Here’s how the money works in a $100mm SPAC IPO:

The sponsor is required to pay for all of the upfront costs of setting up the vehicle - banking fees, lawyers, listing fees, insurance, etc. This generally amounts to 3% of the total capital raised. To fund this, the sponsor will typically purchase warrants - in this example 3mm warrants for $1.00 each. The proceeds from these “private placement” warrants go towards paying both upfront expenses and funding the working capital of the SPAC.

On the public offering side, 10mm units are sold raising $100mm, which is placed in trust (and begins to earn interest).

Fast forward 18 months or so, and the SPAC will present a proposed business combination to its shareholders. Shareholders have the option to redeem their shares for the $10 in trust (plus any interest earned) if they don’t like the deal or remain a shareholder in the NewCo.

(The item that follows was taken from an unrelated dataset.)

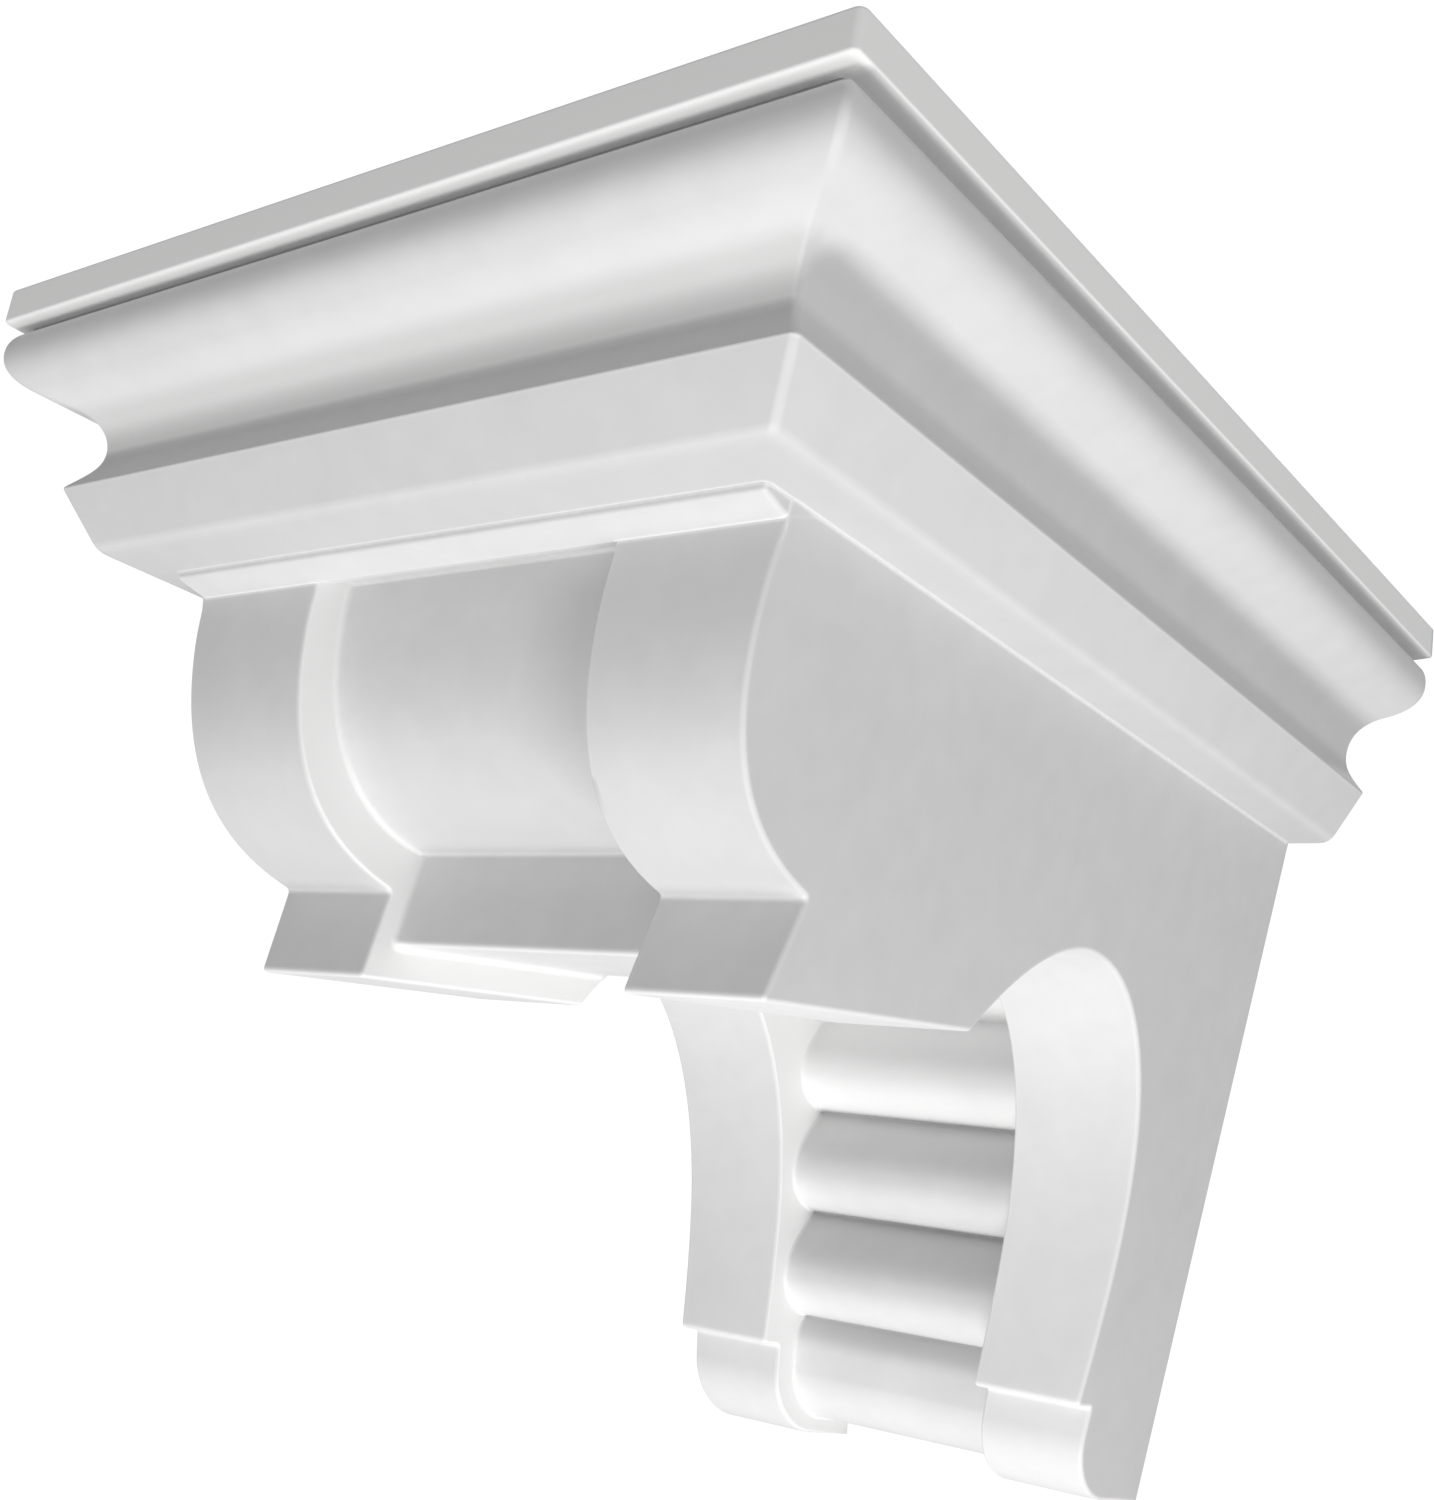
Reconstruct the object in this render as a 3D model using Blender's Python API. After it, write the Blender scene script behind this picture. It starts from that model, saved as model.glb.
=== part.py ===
# Dentil block: a moulded corbel that carries a cornice, cast in one piece.
# It is built in against a wall. The wall face is the plane y = 0, the front looks along -Y,
# and the origin is the middle of the wall face. Units are metres, +Z up.
#
# Sections are drawn as (setback, drop) points: setback is measured back from the front edge
# of the cap, and drop is measured down from the top of the cap. A name that ends in PULL holds
# the two handles of the curve that arrives at the point above it.

import bmesh
import bpy
import math

# Overall size
CAP_WIDTH = 0.200
DEPTH = 0.236
HEIGHT = 0.195

# Cap moulding, from the top down: fascia, quirk, bead, cove and sloping band
FASCIA_DROP = 0.0070
QUIRK_TOP = (0.0040, 0.0073)
QUIRK_FOOT = (0.0040, 0.0082)
BEAD = (0.0010, 0.0131)
BEAD_PULL = ((0.0020, 0.0088), (0.0010, 0.0108))
WAIST = (0.0092, 0.0206)
WAIST_PULL = ((0.0010, 0.0172), (0.0040, 0.0194))
COVE = (0.0176, 0.0290)
COVE_PULL = ((0.0140, 0.0216), (0.0173, 0.0242))
BAND_TOP = (0.0132, 0.0380)
BAND_PULL = ((0.0178, 0.0326), (0.0160, 0.0344))
BAND_FOOT = (0.0200, 0.0496)

# Body: a tapered block with a raised rib at each front edge
BODY_HALF_TOP = 0.0706
SIDE_TAPER = 0.150
CHANNEL_HALF_TOP = 0.0366
CHANNEL_TAPER = 0.0745
LIP = (0.0320, 0.0510)
RIB_TOP = (0.0386, 0.0526)
BELLY_FRONT = (0.0380, 0.0620)
BELLY_FRONT_PULL = ((0.0384, 0.0556), (0.0380, 0.0584))
BELLY_CREASE = (0.0678, 0.1032)
BELLY_CREASE_PULL = ((0.0380, 0.0860), (0.0475, 0.0985))
BLOCK_FOOT = (0.0636, 0.1204)
UNDERSIDE_END = (0.1240, 0.1138)
ARCH_CROWN = (0.1610, 0.0916)
ARCH_CROWN_PULL = ((0.1312, 0.1050), (0.1456, 0.0916))
LEG_HOLLOW = (0.2005, 0.1500)
LEG_HOLLOW_PULL = ((0.1834, 0.0916), (0.2005, 0.1130))
RIB_END = (0.1990, 0.1764)
RIB_END_PULL = ((0.2005, 0.1600), (0.1998, 0.1680))
FOOT_SETBACK = 0.2050
FOOT_NOSE = (0.0155, 0.0130)

# Channel between the ribs: panel, sunk block, sunk arch, reeds and toe
PANEL_TOP = (0.0470, 0.0492)
PANEL_FRONT = (0.0464, 0.0600)
PANEL_FRONT_PULL = ((0.0464, 0.0530), (0.0462, 0.0560))
PANEL_CREASE = (0.0750, 0.0940)
PANEL_CREASE_PULL = ((0.0468, 0.0800), (0.0560, 0.0925))
SUNK_BLOCK_FOOT = (0.0705, 0.1130)
SUNK_UNDERSIDE_END = (0.1290, 0.1064)
SUNK_CROWN = (0.1660, 0.0780)
SUNK_CROWN_PULL = ((0.1362, 0.0978), (0.1490, 0.0780))
REED_VALLEY = 0.2155
REED_TOP = 0.0982
REED_TOP_PULL = ((0.1870, 0.0780), (0.2070, 0.0850))
REED_PITCH = 0.0236
REED_COUNT = 3
REED_DEPTH = 0.0106
REED_CREST = 0.66
TOE_TOP = (0.2114, 0.1764)
TOE_TOP_PULL = ((0.2136, 0.1708), (0.2114, 0.1732))
TOE_NOSE = (0.0130, 0.0110)
TOE_FOOT = 0.1914

# How far the channel cutter stands clear of the block
CLEAR = 0.020

# Straight pieces that each kind of curve is drawn with
FINE_STEPS = 4
CURVE_STEPS = 10

WHITE = (0.80, 0.80, 0.79, 1.0)
ROUGHNESS = 0.55


def clear_scene():
    for old in list(bpy.data.objects):
        bpy.data.objects.remove(old, do_unlink=True)


def cast_white():
    material = bpy.data.materials.new("cast_white")
    material.use_nodes = True
    shader = material.node_tree.nodes["Principled BSDF"]
    shader.inputs["Base Color"].default_value = WHITE
    shader.inputs["Roughness"].default_value = ROUGHNESS
    shader.inputs["Metallic"].default_value = 0.0
    return material


def world(x, point):
    """The place of a section point at this distance across the block."""
    setback, drop = point
    return (x, setback - DEPTH, HEIGHT / 2 - drop)


def body_half_width(drop):
    return BODY_HALF_TOP - SIDE_TAPER * (drop - BAND_FOOT[1])


def channel_half_width(drop):
    return CHANNEL_HALF_TOP - CHANNEL_TAPER * (drop - BAND_FOOT[1])


def bezier(start, pull, end, steps=CURVE_STEPS):
    """Points along a cubic curve with these two handles, without its first point."""
    leave, arrive = pull
    points = []
    for step in range(1, steps + 1):
        t = step / steps
        weights = ((1 - t) ** 3, 3 * t * (1 - t) ** 2, 3 * t * t * (1 - t), t ** 3)
        corners = (start, leave, arrive, end)
        points.append(tuple(sum(w * p[axis] for w, p in zip(weights, corners)) for axis in (0, 1)))
    return points


def nose(front, foot, size):
    """A quarter round from an upright face at this setback down to an underside at this drop."""
    across, up = size
    points = []
    for step in range(CURVE_STEPS + 1):
        angle = math.pi / 2 * step / CURVE_STEPS
        points.append((front + across * (1 - math.cos(angle)), foot - up * (1 - math.sin(angle))))
    return points


def add_solid(name, vertices, faces):
    """A closed mesh object with its faces turned outward."""
    mesh = bpy.data.meshes.new(name)
    mesh.from_pydata(vertices, [], faces)
    shape = bmesh.new()
    shape.from_mesh(mesh)
    bmesh.ops.recalc_face_normals(shape, faces=shape.faces)
    shape.to_mesh(mesh)
    shape.free()
    solid = bpy.data.objects.new(name, mesh)
    bpy.context.scene.collection.objects.link(solid)
    return solid


def extruded(name, outline, half_width):
    """A section carried across the block, from one side to the other, with tapered sides."""
    count = len(outline)
    vertices = []
    for side in (-1, 1):
        vertices += [world(side * half_width(point[1]), point) for point in outline]
    faces = [tuple(range(count)), tuple(range(2 * count - 1, count - 1, -1))]
    for first in range(count):
        second = (first + 1) % count
        faces.append((first, second, count + second, count + first))
    return add_solid(name, vertices, faces)


def cap_section():
    """The moulding from the top edge down to the foot of the band."""
    points = [(0.0, 0.0), (0.0, FASCIA_DROP), QUIRK_TOP, QUIRK_FOOT]
    points += bezier(QUIRK_FOOT, BEAD_PULL, BEAD, FINE_STEPS)
    points += bezier(BEAD, WAIST_PULL, WAIST, FINE_STEPS)
    points += bezier(WAIST, COVE_PULL, COVE, FINE_STEPS)
    points += bezier(COVE, BAND_PULL, BAND_TOP, FINE_STEPS)
    points.append(BAND_FOOT)
    return points


def cap():
    """The moulding goes round the front and both sides with mitred corners; its back is flat."""
    section = cap_section()
    vertices = []
    for setback, drop in section:
        reach = CAP_WIDTH / 2 - setback
        vertices.append(world(-reach, (DEPTH, drop)))
        vertices.append(world(-reach, (setback, drop)))
        vertices.append(world(reach, (setback, drop)))
        vertices.append(world(reach, (DEPTH, drop)))
    last = 4 * (len(section) - 1)
    faces = [(0, 1, 2, 3), (last + 3, last + 2, last + 1, last)]
    for level in range(len(section) - 1):
        for corner in range(4):
            upper = 4 * level + corner
            beside = 4 * level + (corner + 1) % 4
            faces.append((upper, beside, beside + 4, upper + 4))
    return add_solid("dentil_block", vertices, faces)


def rib_section():
    """The side of the block: lip, belly, block, underside, arch, leg and foot."""
    inside_cap = BAND_FOOT[1] / 2
    points = [(DEPTH, inside_cap), (LIP[0], inside_cap), LIP, RIB_TOP]
    points += bezier(RIB_TOP, BELLY_FRONT_PULL, BELLY_FRONT, FINE_STEPS)
    points += bezier(BELLY_FRONT, BELLY_CREASE_PULL, BELLY_CREASE)
    points += [BLOCK_FOOT, UNDERSIDE_END]
    points += bezier(UNDERSIDE_END, ARCH_CROWN_PULL, ARCH_CROWN)
    points += bezier(ARCH_CROWN, LEG_HOLLOW_PULL, LEG_HOLLOW)
    points += bezier(LEG_HOLLOW, RIB_END_PULL, RIB_END, FINE_STEPS)
    points.append((FOOT_SETBACK, RIB_END[1]))
    points += nose(FOOT_SETBACK, HEIGHT, FOOT_NOSE)
    points.append((DEPTH, HEIGHT))
    return points


def reeds():
    """Bands one above the other: each swells forward as it falls, then turns back to a crease."""
    points = []
    for band in range(REED_COUNT):
        top = REED_TOP + band * REED_PITCH
        for step in range(1, CURVE_STEPS + 1):
            angle = math.pi * step / CURVE_STEPS
            share = REED_CREST * 2 * angle / math.pi
            if angle > math.pi / 2:
                share = REED_CREST - (1 - REED_CREST) * math.cos(angle)
            points.append((REED_VALLEY - REED_DEPTH * math.sin(angle), top + share * REED_PITCH))
    return points


def channel_section():
    """What is cut away between the ribs: all in front of the panel, the reeds and the toe."""
    points = [(-CLEAR, RIB_TOP[1]), RIB_TOP, PANEL_TOP]
    points += bezier(PANEL_TOP, PANEL_FRONT_PULL, PANEL_FRONT, FINE_STEPS)
    points += bezier(PANEL_FRONT, PANEL_CREASE_PULL, PANEL_CREASE)
    points += [SUNK_BLOCK_FOOT, SUNK_UNDERSIDE_END]
    points += bezier(SUNK_UNDERSIDE_END, SUNK_CROWN_PULL, SUNK_CROWN)
    points += bezier(SUNK_CROWN, REED_TOP_PULL, (REED_VALLEY, REED_TOP))
    points += reeds()
    points += bezier(points[-1], TOE_TOP_PULL, TOE_TOP, FINE_STEPS)
    points += nose(TOE_TOP[0], TOE_FOOT, TOE_NOSE)
    points += [(DEPTH + CLEAR, TOE_FOOT), (DEPTH + CLEAR, HEIGHT + CLEAR), (-CLEAR, HEIGHT + CLEAR)]
    return points


def join(target, tool, operation):
    """Unites or cuts with a helper, which stays in the file as a wire frame."""
    tool.hide_render = True
    tool.display_type = "WIRE"
    boolean = target.modifiers.new(tool.name, "BOOLEAN")
    boolean.operation = operation
    boolean.solver = "EXACT"
    boolean.object = tool


def dentil_block():
    block = cap()
    block.data.materials.append(cast_white())
    join(block, extruded("body_with_ribs", rib_section(), body_half_width), "UNION")
    join(block, extruded("channel", channel_section(), channel_half_width), "DIFFERENCE")


clear_scene()
dentil_block()
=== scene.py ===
import math

import bmesh
import bpy
import numpy as np
from mathutils import Matrix, Vector


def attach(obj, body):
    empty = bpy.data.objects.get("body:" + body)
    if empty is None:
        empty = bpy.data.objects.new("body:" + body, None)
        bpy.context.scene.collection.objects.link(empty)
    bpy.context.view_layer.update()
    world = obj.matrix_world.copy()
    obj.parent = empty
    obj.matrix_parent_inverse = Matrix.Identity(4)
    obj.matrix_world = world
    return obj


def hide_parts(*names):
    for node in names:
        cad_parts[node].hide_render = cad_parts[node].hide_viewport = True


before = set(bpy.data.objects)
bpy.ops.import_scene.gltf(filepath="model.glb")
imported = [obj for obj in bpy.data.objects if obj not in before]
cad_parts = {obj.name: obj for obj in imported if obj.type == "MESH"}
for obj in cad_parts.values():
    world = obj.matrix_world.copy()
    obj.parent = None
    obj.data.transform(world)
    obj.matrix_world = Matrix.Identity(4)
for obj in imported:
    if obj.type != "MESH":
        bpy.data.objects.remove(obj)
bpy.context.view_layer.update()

# The cap
# The moulding round the top of the block: fascia, quirk, bead, cove and a sloping band, mitred
# at the two front corners. It is rigid moulded foam, cast in one with all that is below it, so
# its edges are a little rounded. Its back is flat against the wall.
CAP_WIDTH = 0.200
DEPTH = 0.236
HEIGHT = 0.195
FASCIA_TOP = (0.0, 0.0)
FASCIA_FOOT = (0.0, 0.0070)
QUIRK_TOP = (0.0040, 0.0073)
QUIRK_FOOT = (0.0040, 0.0082)
BEAD = (0.0010, 0.0131)
BEAD_PULL = ((0.0020, 0.0088), (0.0010, 0.0108))
WAIST = (0.0092, 0.0206)
WAIST_PULL = ((0.0010, 0.0172), (0.0040, 0.0194))
COVE = (0.0176, 0.0290)
COVE_PULL = ((0.0140, 0.0216), (0.0173, 0.0242))
BAND_TOP = (0.0132, 0.0380)
BAND_PULL = ((0.0178, 0.0326), (0.0160, 0.0344))
BAND_FOOT = (0.0200, 0.0496)
TOP_INSIDE = 0.0060
BAND_INSIDE = 0.0280
CAP_ROUNDING = {
    FASCIA_TOP: 0.0007,
    FASCIA_FOOT: 0.0006,
    QUIRK_FOOT: 0.0003,
    BAND_TOP: 0.0026,
    BAND_FOOT: 0.0040,
}
MITRE_ROUND = 0.0014
LONGEST_EASE = 0.48


def place(x, setback, drop):
    """Where a section point lies: setback from the cap's front edge and drop from its top."""
    return (x, setback - DEPTH, HEIGHT / 2 - drop)


def curve(start, pull, end, steps):
    """Points along a cubic curve with these two handles, without its first one."""
    leave, arrive = pull
    points = []
    for step in range(1, steps + 1):
        t = step / steps
        u = 1 - t
        weights = (u ** 3, 3 * t * u * u, 3 * t * t * u, t ** 3)
        corners = (start, leave, arrive, end)
        points.append(tuple(sum(w * p[axis] for w, p in zip(weights, corners)) for axis in (0, 1)))
    return points


def eased(outline, rounding, steps=4):
    """The outline with a small arc in place of each corner that has a radius."""
    rounded = []
    for index, point in enumerate(outline):
        radius = rounding.get(point)
        if not radius:
            rounded.append(point)
            continue
        here = Vector(point)
        back = Vector(outline[index - 1]) - here
        ahead = Vector(outline[(index + 1) % len(outline)]) - here
        half = back.angle(ahead) / 2
        reach = min(radius / math.tan(half), LONGEST_EASE * back.length, LONGEST_EASE * ahead.length)
        first = here + back.normalized() * reach
        last = here + ahead.normalized() * reach
        for step in range(steps + 1):
            t = step / steps
            rounded.append(tuple(first * (1 - t) ** 2 + here * 2 * t * (1 - t) + last * t * t))
    return rounded


def quarter_round(radius, steps=4):
    """Pairs along a rounded edge: how far in from the first face, then from the second."""
    angles = [math.pi / 2 * step / steps for step in range(steps + 1)]
    return [(radius * (1 - math.cos(angle)), radius * (1 - math.sin(angle))) for angle in angles]


def shell_over(name, rings):
    """A closed solid over rings that all have the same number of points."""
    count = len(rings[0])
    vertices = [point for ring in rings for point in ring]
    faces = [tuple(range(count)), tuple(range(len(vertices) - 1, len(vertices) - count - 1, -1))]
    for start in range(0, len(vertices) - count, count):
        for first in range(count):
            second = (first + 1) % count
            faces.append((start + first, start + second, start + count + second, start + count + first))
    mesh = bpy.data.meshes.new(name)
    mesh.from_pydata(vertices, [], faces)
    shape = bmesh.new()
    shape.from_mesh(mesh)
    bmesh.ops.recalc_face_normals(shape, faces=shape.faces)
    shape.to_mesh(mesh)
    shape.free()
    solid = bpy.data.objects.new(name, mesh)
    bpy.context.scene.collection.objects.link(solid)
    return solid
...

The 80%/20% thing is a separate issue. SPAC sponsors are granted 20% of the outstanding shares of the SPAC, which is called the “promote.” These shares have no claim on the cash in the trust account, and only are worth anything if they can get a deal done. The outstanding shares of the $100mm SPAC are as follows:

Public SPAC shares: 10mm
Sponsor promote shares: 2.5mm

These promote shares are typically locked up and/or subject to forfeiture/earnout thresholds as negotiated at the time of the business combination. It varies from deal to deal, but usually the sponsor entity ends up with a low single digit percentage of ownership in the NewCo.